Treating Depression Can Help to Heal Your Heart
Treating depression will start your heart on the mend too.
Depression can sap the energy and motivation that people with heart disease need to get better. Studies show that depressed cardiac patients are less likely to take their medications, to quit smoking, or to attend cardiac rehabilitation—all of which are important for recovery and survival.
How mood blocks cardiac recovery
A patient's ability to recover may have as much to do with his state of mind as the health of his heart, according to a long-term study of heart disease and depression at the University of California, San Francisco.
"Depression isn't just debilitating, but it can also worsen chronic conditions," says the leader of the study, Mary Whooley, MD, professor of medicine and epidemiology at UCSF and the San Francisco Veterans Affairs Medical Center. In this video, Laurence Sperling, MD, a preventive cardiologist at Emory University in Atlanta, explains that depression combined with heart disease is physical as well as psychological.
Any serious illness can darken a person's mood, but heart disease seems to be especially depressing, says Wayne Sotile, PhD, director of psychological services at the Wake Forest University Healthy Exercise & Lifestyle Programs and author of Thriving With Heart Disease (Free Press, 2003). "It's one of the few diseases where people have a fear of sudden death," he says.

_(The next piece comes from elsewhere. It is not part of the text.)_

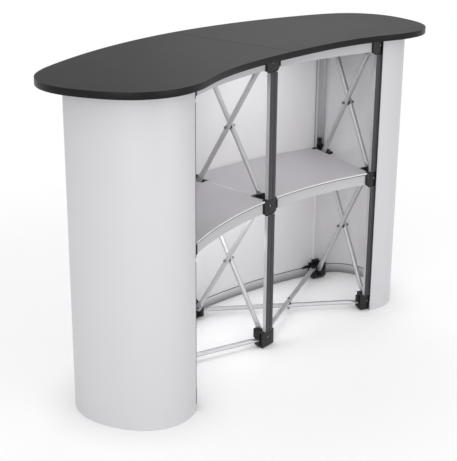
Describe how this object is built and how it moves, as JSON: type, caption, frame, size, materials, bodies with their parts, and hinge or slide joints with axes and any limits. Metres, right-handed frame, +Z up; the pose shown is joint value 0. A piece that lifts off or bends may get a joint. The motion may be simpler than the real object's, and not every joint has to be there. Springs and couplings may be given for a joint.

Many heart patients concur. "I thought a lot about dying. I'm 61 years old and wondered whether I'd wake up in the morning," says Barbara Forman of Englewood, Ohio. Five years after bypass surgery she still worries about her depression.
Depression masquerades as fatigue
But patients don't always recognize depression and doctors don't always screen for it. Both may blame symptoms on fatigue from the heart disease, surgery, and the side effects of heart medications. That's why Leo Pozuelo, MD, associate director of the Bakken Heart-Brain Institute at the Cleveland Clinic suggests that cardiac patients ask themselves two important questions: Over the past two weeks, have you felt little interest or pleasure in doing things? and Over the past two weeks, have you felt down, depressed, or hopeless? If the answer is yes to both, you should seek help from a mental health expert, says Dr. Pozuelo.
This self-test worked for Forman, who went back to work after her heart surgery, promptly gained 40 pounds, and felt awful. "I couldn't focus on things," she says. "I felt like I had adult ADD. I just felt really overwhelmed with work, with everything."
Finally Forman realized her depression was not normal and sought help. Her family doctor prescribed psychotherapy and an antidepressant. "It has made all the difference in the world," she says. "It's like a weight has been lifted."